▶ [Scripts that build objects]:
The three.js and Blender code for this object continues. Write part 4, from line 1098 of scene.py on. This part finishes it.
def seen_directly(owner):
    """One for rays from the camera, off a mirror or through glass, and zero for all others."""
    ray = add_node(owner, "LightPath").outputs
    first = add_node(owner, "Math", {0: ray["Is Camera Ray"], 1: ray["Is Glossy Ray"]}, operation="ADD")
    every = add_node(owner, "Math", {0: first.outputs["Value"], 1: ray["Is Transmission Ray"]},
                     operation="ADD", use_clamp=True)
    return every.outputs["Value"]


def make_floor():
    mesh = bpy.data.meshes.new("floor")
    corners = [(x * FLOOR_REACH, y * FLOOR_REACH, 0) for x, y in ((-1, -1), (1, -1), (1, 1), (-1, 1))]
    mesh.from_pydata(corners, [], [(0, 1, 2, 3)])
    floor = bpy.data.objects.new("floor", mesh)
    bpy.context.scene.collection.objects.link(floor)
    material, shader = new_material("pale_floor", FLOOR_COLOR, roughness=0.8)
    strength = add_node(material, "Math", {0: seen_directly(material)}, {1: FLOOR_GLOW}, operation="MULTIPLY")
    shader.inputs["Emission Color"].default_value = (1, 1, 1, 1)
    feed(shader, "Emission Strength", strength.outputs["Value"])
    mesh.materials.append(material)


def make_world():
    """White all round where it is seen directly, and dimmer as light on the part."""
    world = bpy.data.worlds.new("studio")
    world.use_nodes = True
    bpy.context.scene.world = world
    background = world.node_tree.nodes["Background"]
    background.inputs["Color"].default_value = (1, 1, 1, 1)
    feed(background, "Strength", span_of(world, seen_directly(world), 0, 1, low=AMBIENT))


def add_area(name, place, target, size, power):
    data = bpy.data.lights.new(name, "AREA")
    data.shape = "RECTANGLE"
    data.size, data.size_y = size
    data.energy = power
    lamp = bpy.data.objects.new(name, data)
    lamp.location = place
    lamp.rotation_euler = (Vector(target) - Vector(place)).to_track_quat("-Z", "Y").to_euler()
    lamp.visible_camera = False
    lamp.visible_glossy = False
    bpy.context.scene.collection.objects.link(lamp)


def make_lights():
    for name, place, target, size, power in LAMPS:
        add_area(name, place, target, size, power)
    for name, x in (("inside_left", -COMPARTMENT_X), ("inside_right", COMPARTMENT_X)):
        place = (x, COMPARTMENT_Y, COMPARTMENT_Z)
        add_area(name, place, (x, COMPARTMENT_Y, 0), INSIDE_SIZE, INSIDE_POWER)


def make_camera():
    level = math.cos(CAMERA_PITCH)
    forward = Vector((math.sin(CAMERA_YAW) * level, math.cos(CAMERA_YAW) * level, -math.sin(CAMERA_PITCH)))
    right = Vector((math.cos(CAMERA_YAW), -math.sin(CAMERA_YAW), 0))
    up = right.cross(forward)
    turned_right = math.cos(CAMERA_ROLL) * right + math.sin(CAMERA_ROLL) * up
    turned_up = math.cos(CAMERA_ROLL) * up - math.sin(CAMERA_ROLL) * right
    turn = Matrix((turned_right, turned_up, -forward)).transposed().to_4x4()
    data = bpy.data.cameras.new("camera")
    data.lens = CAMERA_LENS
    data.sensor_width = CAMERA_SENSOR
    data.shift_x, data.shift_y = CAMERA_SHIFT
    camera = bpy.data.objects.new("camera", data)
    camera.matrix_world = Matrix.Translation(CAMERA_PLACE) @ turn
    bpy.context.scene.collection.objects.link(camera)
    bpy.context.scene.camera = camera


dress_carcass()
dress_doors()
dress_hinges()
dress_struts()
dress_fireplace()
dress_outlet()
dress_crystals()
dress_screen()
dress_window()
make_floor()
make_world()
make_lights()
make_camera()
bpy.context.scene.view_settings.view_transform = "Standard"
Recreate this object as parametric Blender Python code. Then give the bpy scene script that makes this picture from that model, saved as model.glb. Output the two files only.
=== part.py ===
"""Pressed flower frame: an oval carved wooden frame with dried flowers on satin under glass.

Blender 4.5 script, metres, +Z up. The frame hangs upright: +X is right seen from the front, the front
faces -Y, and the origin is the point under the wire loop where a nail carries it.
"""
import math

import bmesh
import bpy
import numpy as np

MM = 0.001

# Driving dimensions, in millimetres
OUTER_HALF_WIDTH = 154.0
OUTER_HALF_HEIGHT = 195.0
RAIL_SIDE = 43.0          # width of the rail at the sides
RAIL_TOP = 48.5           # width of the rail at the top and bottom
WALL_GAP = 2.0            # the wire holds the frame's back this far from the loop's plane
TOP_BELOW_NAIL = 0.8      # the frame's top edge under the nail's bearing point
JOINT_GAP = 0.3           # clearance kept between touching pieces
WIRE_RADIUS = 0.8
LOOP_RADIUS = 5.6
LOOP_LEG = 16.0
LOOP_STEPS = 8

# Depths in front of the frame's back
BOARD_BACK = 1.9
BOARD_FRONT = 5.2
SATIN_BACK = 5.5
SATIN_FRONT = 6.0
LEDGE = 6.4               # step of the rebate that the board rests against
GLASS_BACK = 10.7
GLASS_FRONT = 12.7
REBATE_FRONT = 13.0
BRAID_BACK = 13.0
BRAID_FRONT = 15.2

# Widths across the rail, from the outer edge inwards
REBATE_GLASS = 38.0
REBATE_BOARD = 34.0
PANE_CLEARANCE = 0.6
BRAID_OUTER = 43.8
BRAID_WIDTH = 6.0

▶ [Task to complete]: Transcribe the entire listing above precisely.

▶ [Full solution]:
The three.js and Blender code for this object continues. Write part 4, from line 1098 of scene.py on. This part finishes it.
def seen_directly(owner):
    """One for rays from the camera, off a mirror or through glass, and zero for all others."""
    ray = add_node(owner, "LightPath").outputs
    first = add_node(owner, "Math", {0: ray["Is Camera Ray"], 1: ray["Is Glossy Ray"]}, operation="ADD")
    every = add_node(owner, "Math", {0: first.outputs["Value"], 1: ray["Is Transmission Ray"]},
                     operation="ADD", use_clamp=True)
    return every.outputs["Value"]


def make_floor():
    mesh = bpy.data.meshes.new("floor")
    corners = [(x * FLOOR_REACH, y * FLOOR_REACH, 0) for x, y in ((-1, -1), (1, -1), (1, 1), (-1, 1))]
    mesh.from_pydata(corners, [], [(0, 1, 2, 3)])
    floor = bpy.data.objects.new("floor", mesh)
    bpy.context.scene.collection.objects.link(floor)
    material, shader = new_material("pale_floor", FLOOR_COLOR, roughness=0.8)
    strength = add_node(material, "Math", {0: seen_directly(material)}, {1: FLOOR_GLOW}, operation="MULTIPLY")
    shader.inputs["Emission Color"].default_value = (1, 1, 1, 1)
    feed(shader, "Emission Strength", strength.outputs["Value"])
    mesh.materials.append(material)


def make_world():
    """White all round where it is seen directly, and dimmer as light on the part."""
    world = bpy.data.worlds.new("studio")
    world.use_nodes = True
    bpy.context.scene.world = world
    background = world.node_tree.nodes["Background"]
    background.inputs["Color"].default_value = (1, 1, 1, 1)
    feed(background, "Strength", span_of(world, seen_directly(world), 0, 1, low=AMBIENT))


def add_area(name, place, target, size, power):
    data = bpy.data.lights.new(name, "AREA")
    data.shape = "RECTANGLE"
    data.size, data.size_y = size
    data.energy = power
    lamp = bpy.data.objects.new(name, data)
    lamp.location = place
    lamp.rotation_euler = (Vector(target) - Vector(place)).to_track_quat("-Z", "Y").to_euler()
    lamp.visible_camera = False
    lamp.visible_glossy = False
    bpy.context.scene.collection.objects.link(lamp)


def make_lights():
    for name, place, target, size, power in LAMPS:
        add_area(name, place, target, size, power)
    for name, x in (("inside_left", -COMPARTMENT_X), ("inside_right", COMPARTMENT_X)):
        place = (x, COMPARTMENT_Y, COMPARTMENT_Z)
        add_area(name, place, (x, COMPARTMENT_Y, 0), INSIDE_SIZE, INSIDE_POWER)


def make_camera():
    level = math.cos(CAMERA_PITCH)
    forward = Vector((math.sin(CAMERA_YAW) * level, math.cos(CAMERA_YAW) * level, -math.sin(CAMERA_PITCH)))
    right = Vector((math.cos(CAMERA_YAW), -math.sin(CAMERA_YAW), 0))
    up = right.cross(forward)
    turned_right = math.cos(CAMERA_ROLL) * right + math.sin(CAMERA_ROLL) * up
    turned_up = math.cos(CAMERA_ROLL) * up - math.sin(CAMERA_ROLL) * right
    turn = Matrix((turned_right, turned_up, -forward)).transposed().to_4x4()
    data = bpy.data.cameras.new("camera")
    data.lens = CAMERA_LENS
    data.sensor_width = CAMERA_SENSOR
    data.shift_x, data.shift_y = CAMERA_SHIFT
    camera = bpy.data.objects.new("camera", data)
    camera.matrix_world = Matrix.Translation(CAMERA_PLACE) @ turn
    bpy.context.scene.collection.objects.link(camera)
    bpy.context.scene.camera = camera


dress_carcass()
dress_doors()
dress_hinges()
dress_struts()
dress_fireplace()
dress_outlet()
dress_crystals()
dress_screen()
dress_window()
make_floor()
make_world()
make_lights()
make_camera()
bpy.context.scene.view_settings.view_transform = "Standard"
Recreate this object as parametric Blender Python code. Then give the bpy scene script that makes this picture from that model, saved as model.glb. Output the two files only.
=== part.py ===
"""Pressed flower frame: an oval carved wooden frame with dried flowers on satin under glass.

Blender 4.5 script, metres, +Z up. The frame hangs upright: +X is right seen from the front, the front
faces -Y, and the origin is the point under the wire loop where a nail carries it.
"""
import math

import bmesh
import bpy
import numpy as np

MM = 0.001

# Driving dimensions, in millimetres
OUTER_HALF_WIDTH = 154.0
OUTER_HALF_HEIGHT = 195.0
RAIL_SIDE = 43.0          # width of the rail at the sides
RAIL_TOP = 48.5           # width of the rail at the top and bottom
WALL_GAP = 2.0            # the wire holds the frame's back this far from the loop's plane
TOP_BELOW_NAIL = 0.8      # the frame's top edge under the nail's bearing point
JOINT_GAP = 0.3           # clearance kept between touching pieces
WIRE_RADIUS = 0.8
LOOP_RADIUS = 5.6
LOOP_LEG = 16.0
LOOP_STEPS = 8

# Depths in front of the frame's back
BOARD_BACK = 1.9
BOARD_FRONT = 5.2
SATIN_BACK = 5.5
SATIN_FRONT = 6.0
LEDGE = 6.4               # step of the rebate that the board rests against
GLASS_BACK = 10.7
GLASS_FRONT = 12.7
REBATE_FRONT = 13.0
BRAID_BACK = 13.0
BRAID_FRONT = 15.2

# Widths across the rail, from the outer edge inwards
REBATE_GLASS = 38.0
REBATE_BOARD = 34.0
PANE_CLEARANCE = 0.6
BRAID_OUTER = 43.8
BRAID_WIDTH = 6.0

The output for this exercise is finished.